In order to maintain a high level of readability for all contributors who might read and maintain code, we only allow an approved subset of Boost features. Currently, the following libraries are permitted:

• Call Traits from boost/call_traits.hpp
• Compressed Pair from boost/compressed_pair.hpp
• The Boost Graph Library (BGL) from boost/graph, except serialization (adj_list_serialize.hpp) and parallel/distributed algorithms and data structures (boost/graph/parallel/* and boost/graph/distributed/*).
• Property Map from boost/property_map, except parallel/distributed property maps (boost/property_map/parallel/*).
• The part of Iterator that deals with defining iterators: boost/iterator/iterator_adaptor.hpp, boost/iterator/iterator_facade.hpp, and boost/function_output_iterator.hpp
• The part of Polygon that deals with Voronoi diagram construction and doesn't depend on the rest of Polygon: boost/polygon/voronoi_builder.hpp, boost/polygon/voronoi_diagram.hpp, and boost/polygon/voronoi_geometry_type.hpp
• Bimap from boost/bimap
• Statistical Distributions and Functions from boost/math/distributions
• We are actively considering adding other Boost features to the list, so this list may be expanded in the future.
• The following libraries are permitted, but their use is discouraged because they've been superseded by standard libraries in C++11:

Array from boost/array.hpp: use std::array instead. Pointer Container from boost/ptr_container: use containers of std::unique_ptr instead.

C++11

Use libraries and language extensions from C++11 (formerly known as C++0x) when appropriate. Consider portability to other environments before using C++11 features in your project.

Definition:

C++11 is the latest ISO C++ standard. It contains significant changes both to the language and libraries.

Pros:

C++11 has become the official standard, and eventually will be supported by most C++ compilers. It standardizes some common C++ extensions that we use already, allows shorthands for some operations, and has some performance and safety improvements.

Cons:

The C++11 standard is substantially more complex than its predecessor (1,300 pages versus 800 pages), and is unfamiliar to many developers. The long-term effects of some features on code readability and maintenance are unknown. We cannot predict when its various features will be implemented uniformly by tools that may be of interest, particularly in the case of projects that are forced to use older versions of tools.

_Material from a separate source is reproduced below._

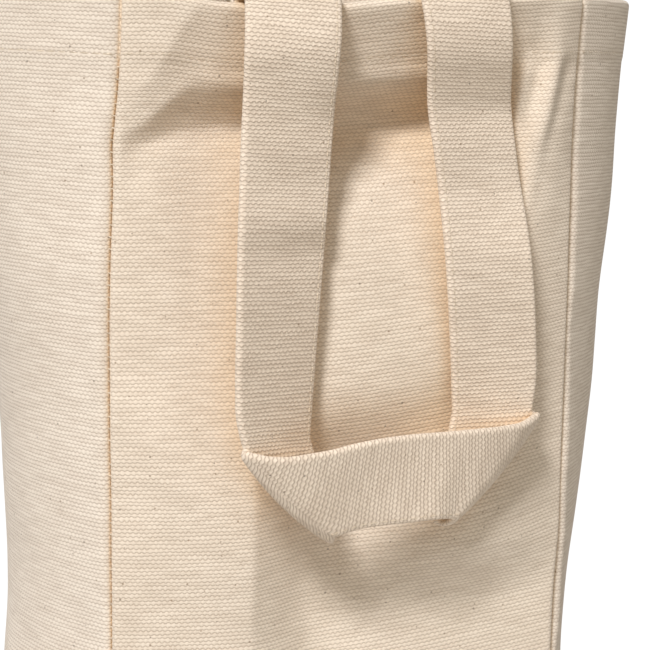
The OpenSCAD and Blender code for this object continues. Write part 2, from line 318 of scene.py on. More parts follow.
def wall_outline(side, z):
    """Outer face of a wall at heights z with both of its folded ends, and the way each point is drawn in."""
    start, end = wall_ends(side, z)
    run = 1.0 * (1 - risen(z, 309, 4)) + 0.05
    first_mitre, _, first = seam_mitre(side, z)
    last_mitre, last, _ = seam_mitre(side + 1, z)
    a, a_in, a_back = folded_end(start, first, first_mitre, -left_of(first), run)
    b, b_in, b_back = folded_end(end, last, last_mitre, left_of(last), run)
    half = np.linalg.norm(end - start, axis=1)[:, None] / 2
    t = np.linspace(0, 1, MAIN_COLUMNS)
    t = 0.7 * t + 0.3 * (1 - np.cos(np.pi * t)) / 2
    main = wall_line(side, z, (-1 + a_back / half) * (1 - t) + (1 - b_back / half) * t)
    main_in = left_of(unit(np.gradient(main, axis=1)))
    # the straight folds meet the curved wall without a step
    for fold, edge in ((a, main[:, 0]), (b, main[:, -1])):
        fold += (edge - fold[:, 0])[:, None] * np.linspace(1, 0, ARC_COLUMNS + 1)[None, :, None]
    points = np.concatenate([a[:, :0:-1], main, b[:, 1:]], 1)
    return points, np.concatenate([a_in[:, :0:-1], main_in, b_in[:, 1:]], 1)


# How far the rim dips below its slant along the front, by the share across it
FRONT_DIP = [(-1, 0.2), (-0.8, 0), (-0.62, -1.6), (-0.5, -2.0), (-0.36, -2.0), (-0.12, -1.9), (0.03, -1.0),
             (0.2, -0.5), (0.4, -0.2), (0.6, 0), (1, 0)]
CORNER_LIFTS = (0.8, 6.0, 5.0, 0.5)


def lift(side, u, z):
    """The bag hangs a little askew: it rises to the front right, and its rim dips at the left strap."""
    u = np.clip(u, -1, 1)
    start, end = CORNER_LIFTS[side], CORNER_LIFTS[(side + 1) % 4]
    slant = start + (end - start) * (u + 1) / 2 if side == 0 else eased(start, end, (u + 1) / 2)
    rise = slant * risen(z, 40, 190)
    if side == 0:
        rise = rise + drawn_through(u, FRONT_DIP) * risen(z, 285, 34)
    return rise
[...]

As with Boost, some C++11 extensions encourage coding practices that hamper readability—for example by removing checked redundancy (such as type names) that may be helpful to readers, or by encouraging template metaprogramming. Other extensions duplicate functionality available through existing mechanisms, which may lead to confusion and conversion costs.

Decision:

C++11 features may be used unless specified otherwise. In addition to what's described in the rest of the style guide, the following C++11 features may not be used:

• Functions with trailing return types, e.g. writing auto foo() -> int; instead of int foo();, because of a desire to preserve stylistic consistency with the many existing function declarations.
• Compile-time rational numbers (<ratio>), because of concerns that it's tied to a more template-heavy interface style.
• The <cfenv> and <fenv.h> headers, because many compilers do not support those features reliably.
• Lambda expressions, or the related std::function or std::bind utilities.